Italy’s idea of the city was shaped much earlier. During the Renaissance, thinkers such as Leon Battista Alberti imagined towns as moral and social instruments: places where proportion, beauty, and civic life reinforced one another. The painted visions of ideal cities, now hanging in museums, show arcaded streets and balanced squares designed not to impress, but to civilise.

These ideas were built as well as painted. Palmanova, with its star-shaped plan, still reads as a diagram of Renaissance order. Sabbioneta, created by a cultured ruler of Mantua, contains within its walls a theatre, library, palace, churches, and a synagogue — a small town designed as a complete human world. Children grow up walking these streets, absorbing a sense of measure and continuity without being taught it. Pienza offers the same lesson, quietly and daily.







Later, these ideals travelled north, influencing England’s own garden cities. The belief that towns might improve human life did not originate in Britain, but it was taken seriously there for a time. What feels striking now is how far modern development, in both countries, has moved away from that ambition.
Modern Italian new towns were usually responses to specific needs rather than population pressure: the draining of the Pontine Marshes (Pomezia, Latina), the creation of mining communities in Sardinia (Carbonia – where my mother-in-law worked in her uncle’s hotel), post-war redistribution around Milan, Florence, and Rome.
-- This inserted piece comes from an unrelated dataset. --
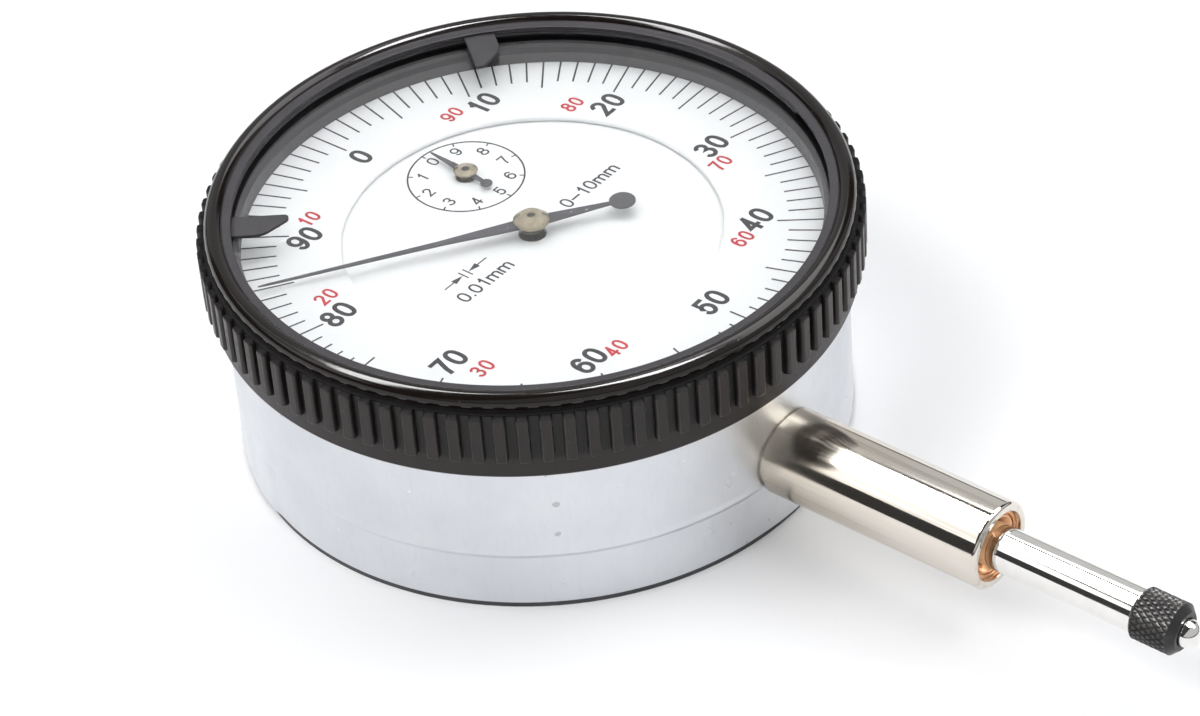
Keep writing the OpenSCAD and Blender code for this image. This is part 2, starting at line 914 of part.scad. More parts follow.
// Hundred-tooth wheel with lightening holes and a hub
module wheel(turn, hub_z, hub_h) {
    wheel_r = gear_module * wheel_teeth / 2;
    difference() {
        union() {
            gear(wheel_teeth, wheel_r - pinion_add - root_gap, wheel_r + wheel_add, wheel_t, turn);
            translate([0, 0, hub_z])
                cylinder(r = wheel_hub_r, h = hub_h);
        }
        translate([0, 0, -2])
            cylinder(r = arbor_r, h = 5);
        on_ring(wheel_hole_ring_r, [turn:60:turn + 300])
            translate([0, 0, -1])
                cylinder(r = wheel_hole_r, h = 3);
    }
}

module transfer_gear() {
    color("goldenrod")
        translate([transfer_pos.x, transfer_pos.y, transfer_z])
            wheel(mesh_angle, 0, wheel_hub_h);
}

// Arbor between the plates: pivot in the middle plate, journal through the front plate up to top_z
module plate_arbor(top_z) {
    union() {
        translate([0, 0, mid_plate_z + 0.25])
            cylinder(r = pivot_r, h = pivot_len);
        translate([0, 0, mid_plate_top + end_float])
            cylinder(r = arbor_r, h = front_plate_z - mid_plate_top - 2 * end_float);
        translate([0, 0, front_plate_z - 2 * end_float])
            cylinder(r = journal_r, h = top_z - front_plate_z + 2 * end_float);
    }
}

module centre_pinion() {
    small_r = gear_module * pinion_teeth / 2;
    color("silver")
        union() {
            plate_arbor(main_hub_top - 0.2);
            translate([0, 0, centre_pinion_z])
                gear(pinion_teeth, small_r - wheel_add - root_gap, small_r + pinion_add, centre_pinion_h,
                    mesh_angle + 180 / pinion_teeth);
        }
}

module counter_arbor() {
    color("silver")
        translate([counter_pos.x, counter_pos.y, 0])
            plate_arbor(counter_hub_top - 0.12);
}

module counter_gear() {
    color("goldenrod")
        translate([counter_pos.x, counter_pos.y, counter_z])
            wheel(mesh_angle + 180, -wheel_t, 2 * wheel_t);
}

module hairspring_collet() {
    color("goldenrod")
        translate([counter_pos.x, counter_pos.y, 0])
            tube(collet_r, arbor_r, collet_z, collet_z + collet_h);
}

// ---- Hands ----

// Tapered blade along +X with a disc round its axis and another on its tail
module hand(points, t, hub_r, tail, disc_r, sleeve_r) {
    difference() {
        union() {
            linear_extrude(t)
                polygon(points);
            cylinder(r = hub_r, h = t);
            translate([-tail, 0, 0])
                cylinder(r = disc_r, h = t);
        }
        translate([0, 0, -eps])
            cylinder(r = sleeve_r, h = t + 2 * eps);
    }
}

// One side of each blade, as [distance from the axis, half width], from the tail to the tip
main_side = [[-tail_at, 0.25], [-1.2, 0.72], [1.2, 0.72], [8.5, 0.33], [hand_len - 0.8, 0.12],
    [hand_len, 0.03]];
counter_side = [[-counter_tail_at, 0.2], [-0.5, 0.34], [0.5, 0.4], [counter_hand_len - 0.2, 0.09],
    [counter_hand_len, 0.01]];
function blade(side) = concat(side, [for (p = reversed(side)) [p.x, -p.y]]);

module main_hand() {
    color("#2a282c")
        translate([0, 0, hand_z])
            rotate([0, 0, hand_angle])
                hand(blade(main_side), hand_t, main_disc_r, tail_at, tail_r, main_sleeve_r);
}

module counter_hand() {
    color("#2a282c")
        translate([counter_pos.x, counter_pos.y, counter_hand_z])
            rotate([0, 0, counter_hand_angle])
                hand(blade(counter_side), counter_hand_t, counter_disc_r, counter_tail_at, counter_tail_r,
                    counter_sleeve_r);
}

// Sleeve under the hand and a bevelled button over it
module hub(sleeve_r, sleeve_z, seat_z, button_r, top_z) {
    rim = (top_z - seat_z) * 0.25;
    rotate_extrude()
        polygon([[journal_r, sleeve_z], [sleeve_r, sleeve_z], [sleeve_r, seat_z], [button_r, seat_z],
            [button_r, seat_z + rim], [button_r * 0.55, top_z], [journal_r, top_z]]);
}

module main_hub() {
    color("tan")
        hub(main_sleeve_r, main_sleeve_z, hand_z + hand_t, main_hub_r, main_hub_top);
}

module counter_hub() {
    color("tan")
        translate([counter_pos.x, counter_pos.y, 0])
            hub(counter_sleeve_r, counter_sleeve_z, counter_hand_z + counter_hand_t, counter_hub_r,
                counter_hub_top);
}

case();
back_cover();
cover_screws();
stem();
stem_bush();
top_bush();
dust_cap();
front_plate();
front_plate_screws();
mid_plate();
plate_pillars();
pillar_screws();
pinion_bridge();
bridge_posts();
bridge_screws();
guide_rail();
rail_screws();
spring_post();
return_spring();
hairspring();
hairspring_stud();
inner_dial();
bezel_wire();
bezel();
crystal();
spacer_ring();
scale_ring();
dial_retainer();
limit_hand_left();
limit_hand_right();
spindle();
guide_pin();
contact_holder();
contact_ball();
rack_pinion();
transfer_gear();
centre_pinion();
main_hand();
main_hub();
counter_arbor();
counter_gear();
hairspring_collet();
counter_hand();
counter_hub();
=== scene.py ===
"""Looks of a plunger dial indicator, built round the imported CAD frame.

Lengths are millimetres in the frame's own axes: Z runs through the dial, the stem points along
-Y and 12 o'clock is +Y. Pieces are made in code and scaled to metres where their mesh is made.
"""

import json
import math

import bmesh
import bpy
from mathutils import Matrix, Vector


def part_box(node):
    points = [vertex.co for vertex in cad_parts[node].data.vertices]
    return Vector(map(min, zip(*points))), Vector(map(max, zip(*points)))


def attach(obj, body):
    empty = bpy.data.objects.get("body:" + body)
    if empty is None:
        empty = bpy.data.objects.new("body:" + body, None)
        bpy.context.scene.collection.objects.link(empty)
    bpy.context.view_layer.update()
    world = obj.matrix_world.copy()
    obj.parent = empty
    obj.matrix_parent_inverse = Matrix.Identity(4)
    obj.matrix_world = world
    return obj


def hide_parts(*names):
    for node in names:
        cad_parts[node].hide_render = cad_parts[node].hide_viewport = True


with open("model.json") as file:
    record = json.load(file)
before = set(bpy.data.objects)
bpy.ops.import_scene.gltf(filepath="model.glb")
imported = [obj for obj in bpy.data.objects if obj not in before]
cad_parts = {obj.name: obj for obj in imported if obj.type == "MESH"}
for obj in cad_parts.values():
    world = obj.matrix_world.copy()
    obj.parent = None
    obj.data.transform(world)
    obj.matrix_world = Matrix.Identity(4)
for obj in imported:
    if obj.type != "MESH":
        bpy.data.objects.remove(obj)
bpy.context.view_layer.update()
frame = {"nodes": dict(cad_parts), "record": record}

MM = 0.001
TAU = 2 * math.pi


# ---- driving sizes, from the frame


def node_box(node):
    """Lowest and highest corner of a CAD node, in millimetres."""
    low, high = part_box(node)
    return low / MM, high / MM


def centre_of(node):
    low, high = node_box(node)
    return (low + high) / 2


CASE_LOW, CASE_HIGH = node_box("case")
CASE_R = CASE_HIGH.x
COVER_EDGE = CASE_LOW.z
NECK_TOP = CASE_HIGH.z
CASE_TOP = 15.5
NECK_R = 27.2

STEM_LOW, STEM_HIGH = node_box("stem")
STEM_Z = centre_of("stem").z
STEM_R = STEM_HIGH.x
STEM_ROOT = -STEM_HIGH.y
STEM_END = -STEM_LOW.y
STEM_SEAM = 28.1
STEM_ROOT_R = 3.8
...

Sprawl exists, certainly, especially around industrial centres and popular coasts, but it remains contained. It has not yet become the dominant form.



Geography and geology play their part. Italy’s young, restless landscape brings landslides and instability;

England’s older ground is steadier but increasingly prone to flooding and coastal erosion. These forces shape how and where people build, and how densely they live.
To travel through Italy is to feel how these layers come together. Vineyards follow the road out of town; olive groves surround roundabouts. Bread is delivered to village squares; children walk to school unaccompanied. Evenings stretch gently as families stroll, talking, lingering. Such scenes still exist in England, but they feel harder won, more fragile, often curtailed by weather, distance, or sheer busyness.








Ultimately, what Italy offers is not perfection, but space — physical, social, and mental. Its population, similar in size to England’s, is spread across a much larger and more varied landscape. Towns retain their edges, countryside remains close, and daily life is still shaped by place.
For those attuned to history, to landscape, and to a slower, more humane rhythm, Italy continues to offer something England increasingly struggles to sustain: towns with character, cities scaled to people, and an enduring belief that the built environment should serve human well-being. Alberti’s ideal city was never meant to be utopian. It was meant to be livable — and in many parts of Italy, it still is.